42 Pa.C.S.A. § 5928. …
Knopick v. Boyle, 189 A.3d 432, 439 (Pa. Super. 2018) (some citations
omitted).
In Pennsylvania, the attorney-client privilege operates in a two-way fashion to protect confidential client-to-attorney or attorney-to-client communications made for the purpose of obtaining or providing professional legal advice. In describing the purpose of privilege, we have said: The attorney- client privilege exists to foster confidence between attorney and client that will lead to a trusting and open dialogue.
Pennsylvania law imposes a shifting burden of proof in disputes over disclosure of communications allegedly protected by attorney-client privilege. The party invoking a privilege must initially set forth facts showing that the privilege has been properly invoked; then the burden shifts to the party seeking disclosure to set forth facts showing that disclosure will not violate attorney- client privilege, e.g., because the privilege has been waived or because some exception applies.
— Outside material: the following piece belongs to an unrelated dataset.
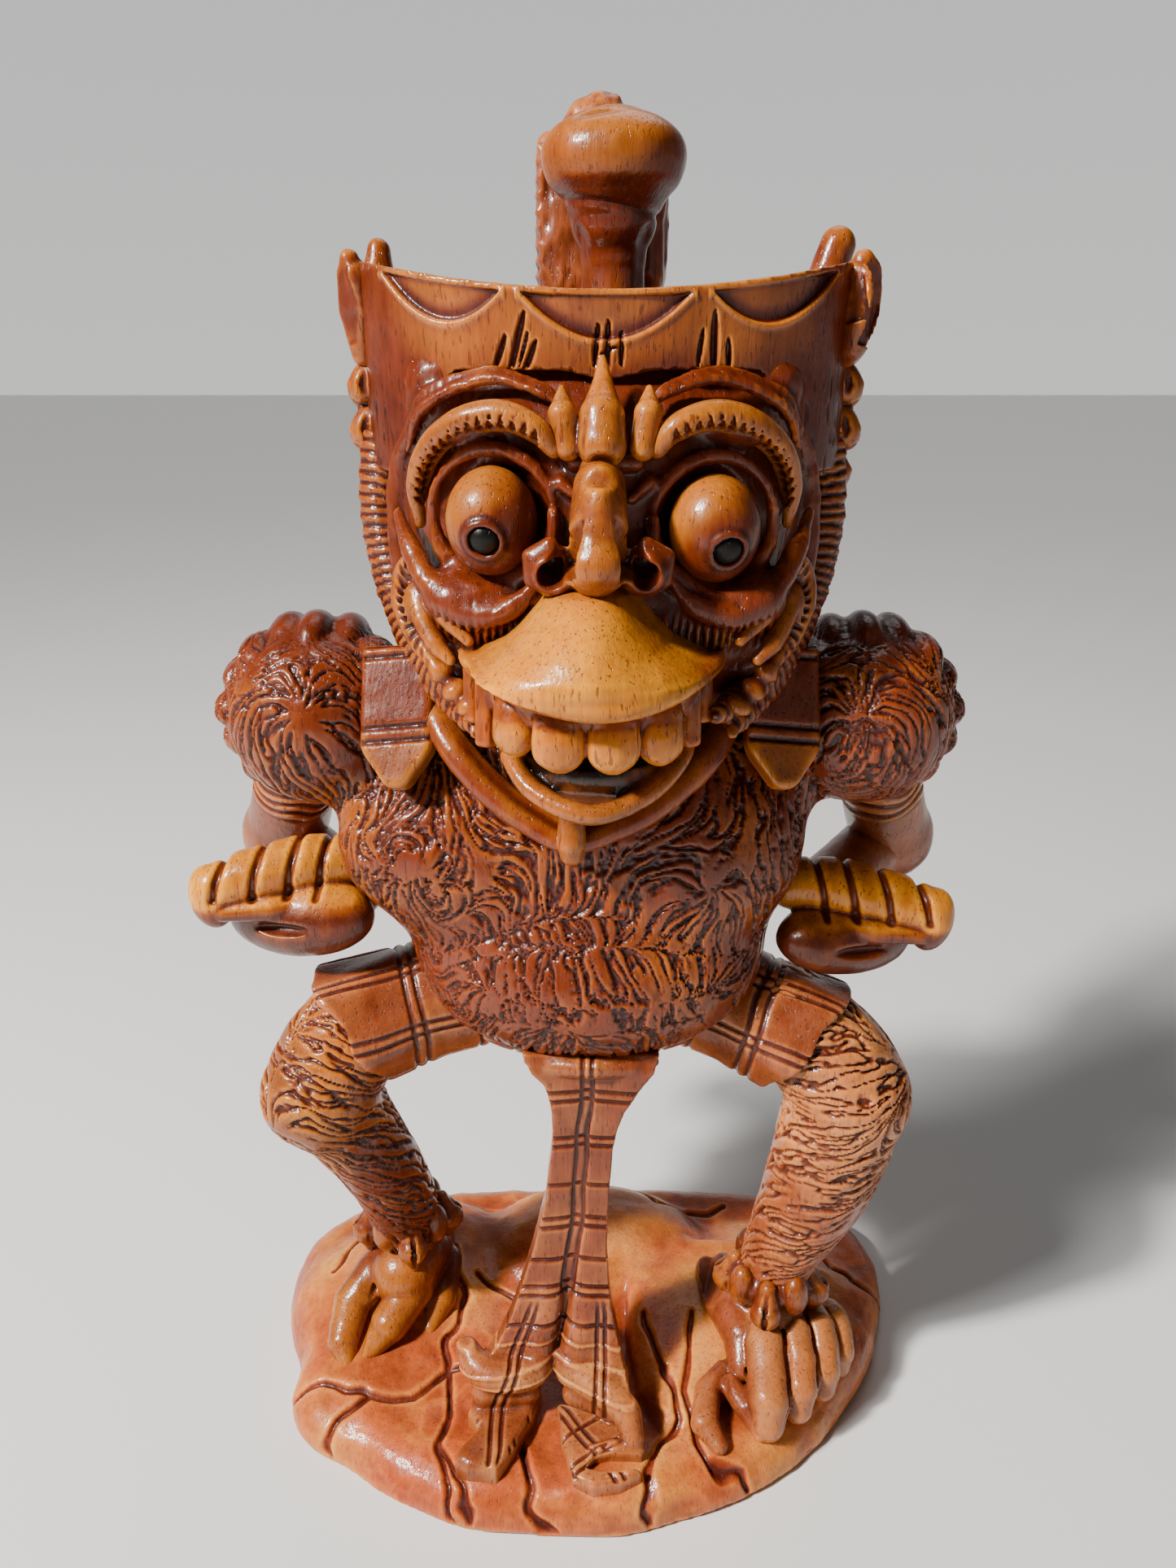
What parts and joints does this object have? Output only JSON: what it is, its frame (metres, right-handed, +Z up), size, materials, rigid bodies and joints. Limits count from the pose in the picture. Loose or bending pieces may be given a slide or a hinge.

Accordingly, if the party asserting the privilege does not produce sufficient facts to show that the privilege was properly invoked, then the burden never shifts to the other party, and the communication is not protected under attorney-client privilege.
Four elements must be satisfied in order to invoke successfully the protections of attorney-client privilege:
1) The asserted holder of the privilege is or sought to become a client.
2) The person to whom the communication was made is a member of the bar of a court, or his subordinate.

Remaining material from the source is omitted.